Low student satisfaction or poor performance in a course or activity may be misinterpreted as lack of knowledge or ability, when it is actually difficulty with a particular style of learning. This presentation addresses five leading learning-style frameworks:

  • Gardner's Multiple Intelligences
  • Felder-Silverman Index of Learning Styles (ILS)
  • Fleming and Mills' VARK Model
  • Kolb's Learning Styles Model and Experiential Learning Theory (ELT)
  • Myers-Briggs Type Indicator (MBTI)

In this session, participants learn how these models vary in their utility, validity and reliability, making some more fruitful than others, and what common ground they share, suggesting a partial integration of the frameworks. The styles that emerge from the synthesis have practical implications for teaching and learning, and participant receive a list of activities, learning aids, study techniques and assignments that facilitate learning for each style.

About the Facilitator

Linda B. Nilson, Ph.D., is founding Director of Clemson University's Office of Teaching Effectiveness and Innovation (OTEI) and author of Teaching at its Best: A Research-Based Resource for College Instructors, now in its second edition (Anker, 2003) and The Graphic Syllabus and the Outcomes Map: Communicating Your Course(Jossey-Bass, 2007). She also co-edited Enhancing Learning with Laptops in the Classroom (Jossey-Bass, 2005) and Volumes 25 and 26 of To Improve the Academy: Resources for Faculty, Instructional, and Organizational Development as associate editor (Anker, 2007, 2008). She is now editor of Volumes 27 and 28 (Jossey-Bass, 2009, 2010) while she prepares the third edition of Teaching at its Best (Jossey-Bass).

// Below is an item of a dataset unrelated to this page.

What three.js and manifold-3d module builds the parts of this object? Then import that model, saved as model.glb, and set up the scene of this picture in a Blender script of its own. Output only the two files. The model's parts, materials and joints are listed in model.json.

Dr. Nilson has published many articles and book chapters and presents faculty workshops at institution and conferences in the U.S. and internationally. Among her faculty development activities is directing the annual week-long Institute for Teaching and Learning in Higher Education, sponsored by the South Carolina Teaching Excellence Network (SCTEN). Before coming to Clemson, Dr. Nilson directed teaching centers at Vanderbilt University and the University of California, Riverside and was a faculty member in the sociology department at UCLA. She received the B.A. in sociology from the University of California, Berkeley and her M.S. and Ph.D. in sociology from the University of Wisconsin, Madison, where she was a National Science Foundation Fellow.